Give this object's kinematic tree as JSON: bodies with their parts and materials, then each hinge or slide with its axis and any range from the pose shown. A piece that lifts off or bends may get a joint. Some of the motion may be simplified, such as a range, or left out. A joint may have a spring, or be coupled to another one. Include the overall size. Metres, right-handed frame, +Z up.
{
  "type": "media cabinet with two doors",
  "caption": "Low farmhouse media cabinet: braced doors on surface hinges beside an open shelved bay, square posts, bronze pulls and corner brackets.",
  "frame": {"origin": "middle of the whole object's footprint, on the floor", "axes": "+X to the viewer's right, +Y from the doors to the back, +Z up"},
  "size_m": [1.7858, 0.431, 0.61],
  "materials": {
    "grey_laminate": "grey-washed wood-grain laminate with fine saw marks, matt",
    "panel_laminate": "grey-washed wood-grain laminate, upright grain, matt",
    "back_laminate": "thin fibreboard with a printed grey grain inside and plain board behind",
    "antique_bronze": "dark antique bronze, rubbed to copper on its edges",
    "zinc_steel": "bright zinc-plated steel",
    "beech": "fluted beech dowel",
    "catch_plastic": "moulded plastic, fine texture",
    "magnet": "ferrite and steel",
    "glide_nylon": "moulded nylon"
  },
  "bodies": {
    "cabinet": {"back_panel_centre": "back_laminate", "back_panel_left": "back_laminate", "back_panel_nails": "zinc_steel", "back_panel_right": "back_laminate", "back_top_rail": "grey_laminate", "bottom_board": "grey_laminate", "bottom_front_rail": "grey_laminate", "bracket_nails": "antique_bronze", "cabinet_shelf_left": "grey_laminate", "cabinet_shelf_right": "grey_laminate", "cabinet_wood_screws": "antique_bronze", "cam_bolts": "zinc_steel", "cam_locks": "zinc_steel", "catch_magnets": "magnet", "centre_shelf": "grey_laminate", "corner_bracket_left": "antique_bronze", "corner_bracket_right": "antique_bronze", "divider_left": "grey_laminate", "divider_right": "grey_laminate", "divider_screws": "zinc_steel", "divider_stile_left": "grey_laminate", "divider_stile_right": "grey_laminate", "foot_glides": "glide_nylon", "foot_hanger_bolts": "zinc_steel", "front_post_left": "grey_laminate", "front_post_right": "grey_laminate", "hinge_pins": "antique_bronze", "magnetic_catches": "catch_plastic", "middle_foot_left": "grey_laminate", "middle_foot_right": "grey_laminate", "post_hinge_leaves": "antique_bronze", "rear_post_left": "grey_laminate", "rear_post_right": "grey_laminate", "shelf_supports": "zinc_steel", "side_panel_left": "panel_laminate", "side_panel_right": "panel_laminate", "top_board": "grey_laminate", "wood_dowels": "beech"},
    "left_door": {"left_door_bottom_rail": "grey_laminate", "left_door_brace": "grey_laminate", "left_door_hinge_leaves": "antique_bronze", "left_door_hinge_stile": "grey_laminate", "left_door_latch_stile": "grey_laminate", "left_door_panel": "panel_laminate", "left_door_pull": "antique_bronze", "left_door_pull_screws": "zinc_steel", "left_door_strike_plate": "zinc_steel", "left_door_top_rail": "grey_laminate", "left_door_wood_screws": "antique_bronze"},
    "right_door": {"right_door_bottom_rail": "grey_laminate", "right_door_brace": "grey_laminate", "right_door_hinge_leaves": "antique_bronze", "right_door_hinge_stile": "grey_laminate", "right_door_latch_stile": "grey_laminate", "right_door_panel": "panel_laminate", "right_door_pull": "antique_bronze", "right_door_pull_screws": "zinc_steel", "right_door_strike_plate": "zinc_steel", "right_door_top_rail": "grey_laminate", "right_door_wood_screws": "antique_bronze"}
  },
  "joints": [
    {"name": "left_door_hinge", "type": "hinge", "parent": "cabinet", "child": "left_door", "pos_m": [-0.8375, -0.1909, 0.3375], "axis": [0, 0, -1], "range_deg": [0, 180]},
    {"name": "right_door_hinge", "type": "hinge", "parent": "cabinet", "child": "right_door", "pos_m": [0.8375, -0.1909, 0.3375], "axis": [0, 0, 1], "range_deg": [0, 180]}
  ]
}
---
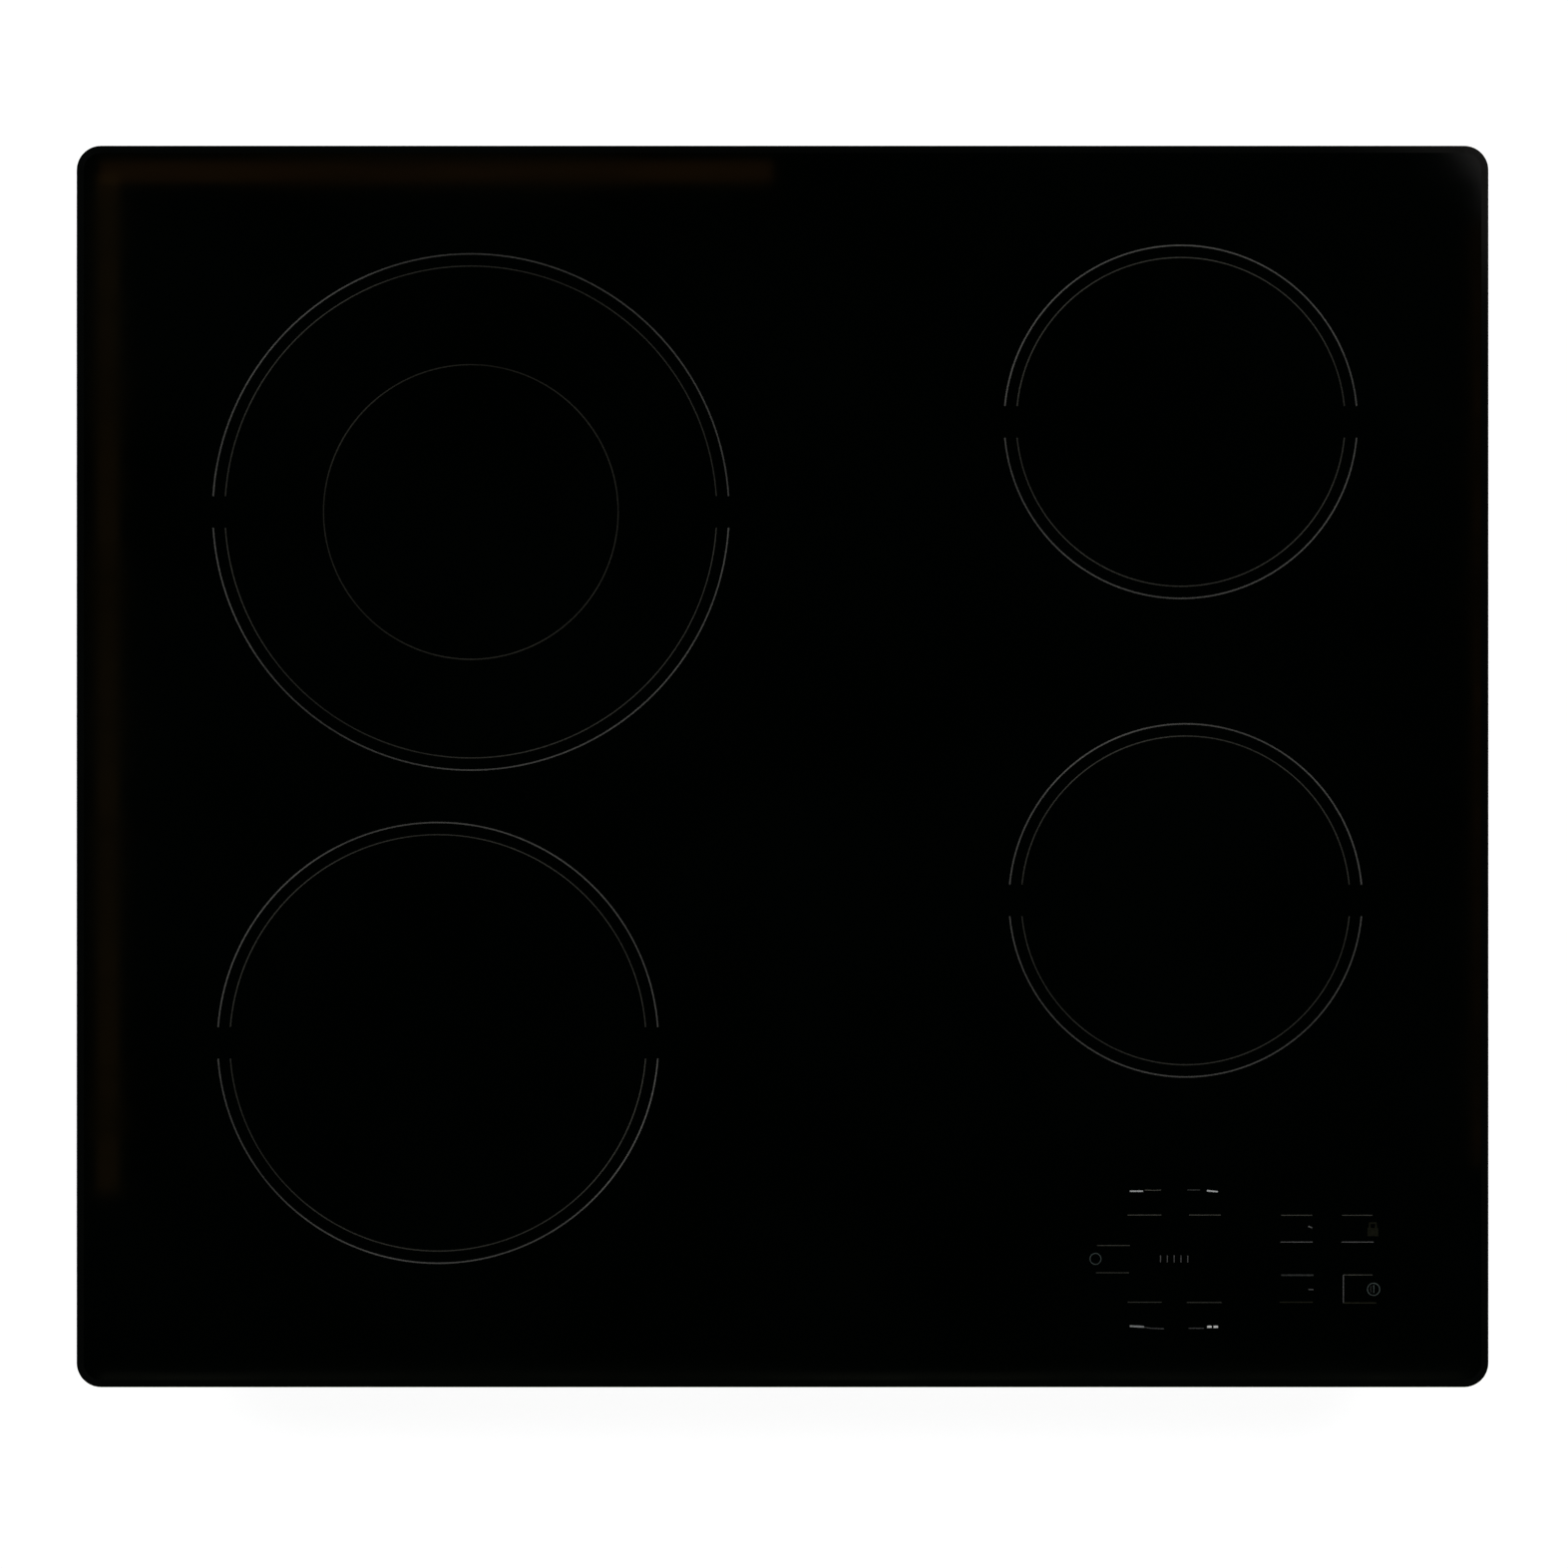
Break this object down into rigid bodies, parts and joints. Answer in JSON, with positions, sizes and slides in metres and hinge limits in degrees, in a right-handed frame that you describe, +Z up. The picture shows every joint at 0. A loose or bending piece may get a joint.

> _Directions_: Select the lines in this material that hold the word "parts", leaving none out.

> _The output_:
Give this object's kinematic tree as JSON: bodies with their parts and materials, then each hinge or slide with its axis and any range from the pose shown. A piece that lifts off or bends may get a joint. Some of the motion may be simplified, such as a range, or left out. A joint may have a spring, or be coupled to another one. Include the overall size. Metres, right-handed frame, +Z up.
Break this object down into rigid bodies, parts and joints. Answer in JSON, with positions, sizes and slides in metres and hinge limits in degrees, in a right-handed frame that you describe, +Z up. The picture shows every joint at 0. A loose or bending piece may get a joint.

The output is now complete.